Not long ago, a senior member of the provincial cabinet in British Columbia had his face rearranged by a middle-level civil servant who found the official in his bedroom with his wife. The aggrieved husband later told a television audience that he hit the minister again when he suggested that they sit down and discuss the matter as friends.
In Canada, where government leaders are expected to be circumspect in their private lives or leave public life, such behavior would normally lead to political death--as it did last year in the case of a member of the federal Cabinet who was fired for visiting a striptease club.
But in the province of British Columbia, Canada's westernmost, things are different. The official in this instance publicly acknowledged his adultery and was rewarded with a higher cabinet position, which includes responsibility for promoting family life.
This was not an isolated incident. It is in keeping with what amounts to a tradition--a tradition that goes well beyond sexual misbehavior by public officials, though that is a key characteristic. It includes financial scandals that in other societies would send the offenders back to private life, if not to prison. Here, the men involved are often given other jobs, sometimes better ones.
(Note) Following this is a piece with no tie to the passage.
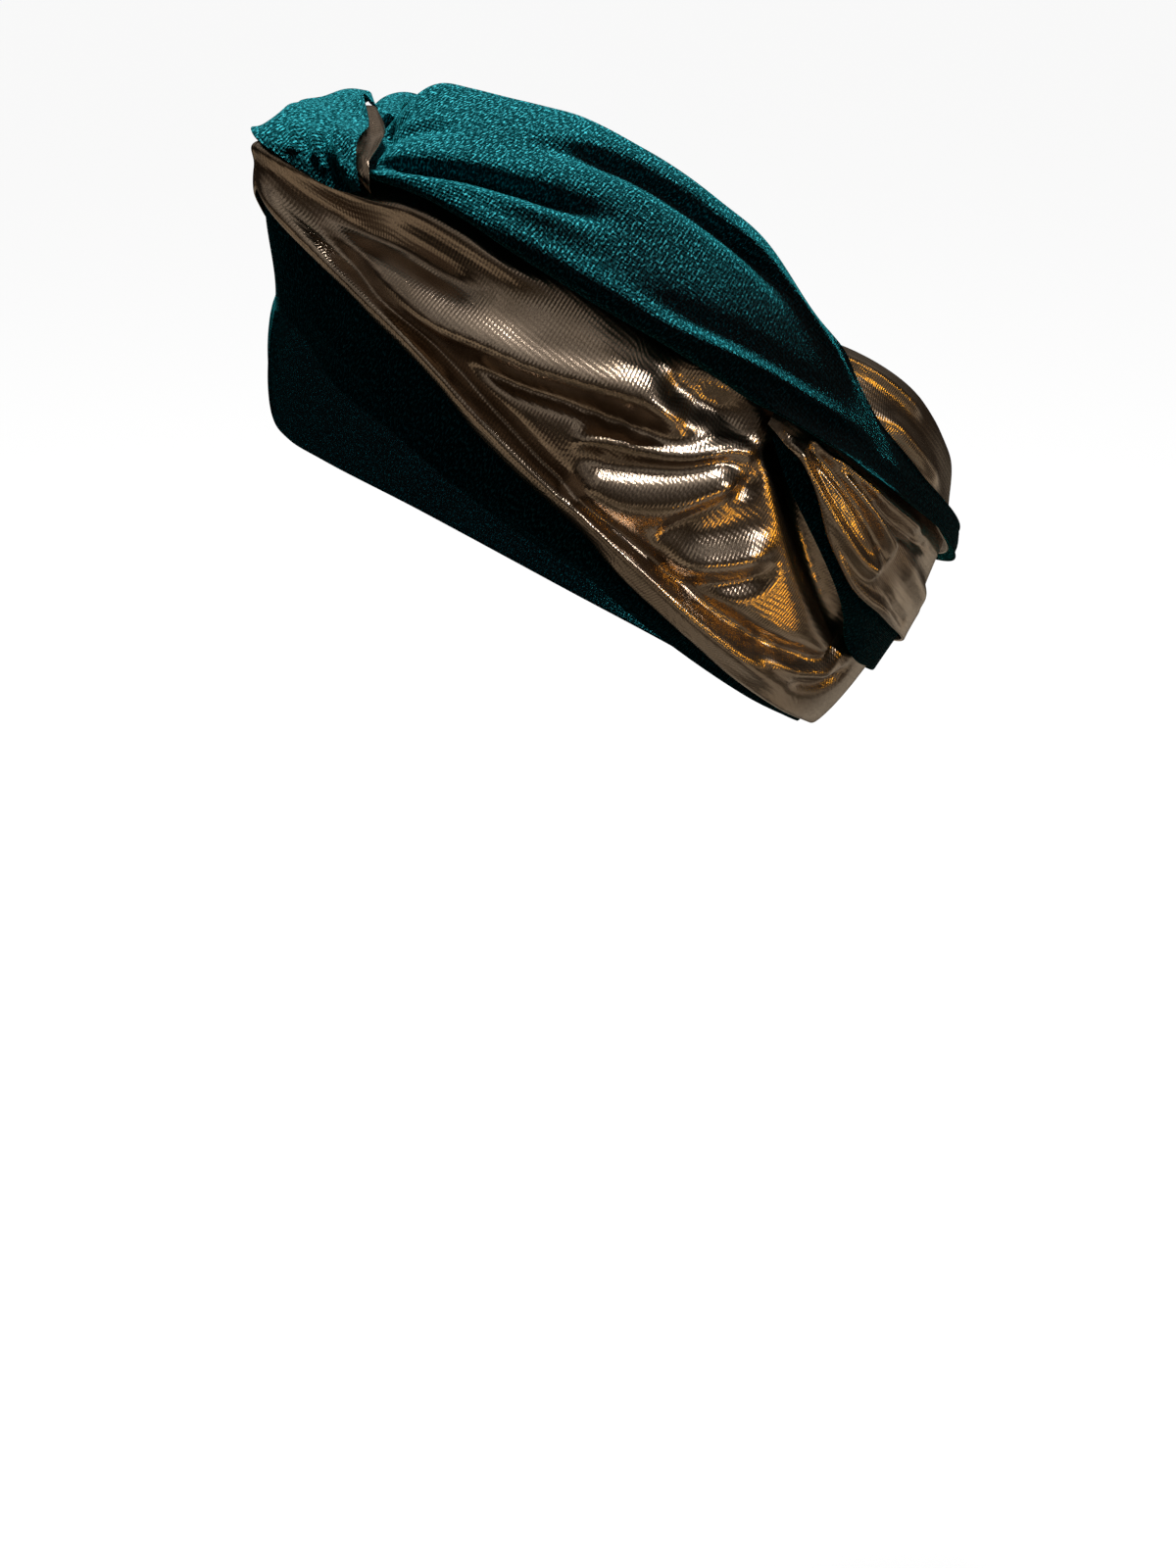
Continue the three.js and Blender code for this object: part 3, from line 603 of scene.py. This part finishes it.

For instance, Premier William Bennett recently reorganized his cabinet. Not only was the minister with the bruised face given another position, but a minister who had resigned after being accused of a clear conflict of interest was renamed to the cabinet.
The latter happened to Tom Waterland, who during his 10 years as forestry minister had invested more than $20,000 in a lumber company that depended on Waterland for logging permits. He resigned late last year but was given a new job as minister of agriculture when Bennett shuffled his officials early last month.
At the same time, several other ministers who had been found to have financial interests in businesses they were charged with regulating were either given other portfolios or left alone.
Energy Minister Stephen Rogers, for instance, failed to disclose that he owned $100,000 worth of stock in a logging company that had won cheap electric rates from his ministry. He was made minister of health, an important position in a province with a socialized medical system.
Finance Minister Hugh Curtis, who is considered a likely successor to Bennett as leader of the governing Social Credit Party, pushed a plan to sell the public shares of stock in the provincially owned B.C. Rail Ltd. And he was buying and selling stock himself, he told reporters, because "it was a good investment."
Curtis is still finance minister. According to political observers, this is the normal course of government operations in a province where the dominant political party once followed the economic theories of the American poet Ezra Pound.
"They just don't think what they are doing is wrong," said Mike Harcourt, mayor of Vancouver and a political adversary of Bennett.
This is in the tradition of the fundamentalist preacher who, upon election to the provincial legislature, told his colleagues: "If I tell a lie, it's only because I think I am telling the truth."
Highway Minister Fined
This was the same man who, as minister of highways, was fined $1,000 and deprived of his driving privileges for contempt of court after he ignored summonses in connection with a series of traffic violations, including hitting a dog and then leaving the scene.
Bennett and his Social Credit government are taking the brunt of ridicule these days. However, the premier is not the only leader to suffer on account of odd behavior.
In the 1970s, a minister in the cabinet of David Barrett, then premier of a socialist New Democratic Party government, was found making love to a woman in a car less than 300 feet from his boss's office window.
If there is a difference between the New Democrats and the current Social Credit people, it is that Barrett fired the minister involved. But Barrett himself is no stranger to curious behavior. Once, sighting a reporter who had been critical of his policies, he chased her through the Capitol shouting obscenities.
The issue of sex in society reached the floor of the legislature when Agnes Kripps, a legendary Social Credit member, proposed that the government abolish the word sex and replace it with the phrase biology of living today-- BOLT for short.
After the predictable puns and other bad jokes, Kripps replied with an innocent cry for order that contained a double-entendre that halted the proceedings.
How did official mores here get to the point where a recent routine police crackdown on prostitution turned up a credit card receipt bearing the name of a cabinet member and the official imprint of the provincial government in the records of an escort service?
Barrett, who has given up politics to be a highly paid radio talk show host--giving support to the local joke that British Columbians go into politics to get a job in radio--has an analysis that may be as good as any.
"B.C. is the Wild West," he said in an interview, "and it drew all the adventurers and oddballs that usually drift to the frontier in search of riches. The province remains a pretty primitive place since much of the population is still first-generation, at least in its thinking."
There are other explanations. One has it that life was so easy here that it required little of the discipline or planning necessary for developing a society in more demanding areas.
"We're people who stumbled into paradise, but didn't realize it was a fluke," Barrett said. "So instead of thinking or developing a rational economic policy, we just flushed it all away and followed crackpots who promised treasures without thinking."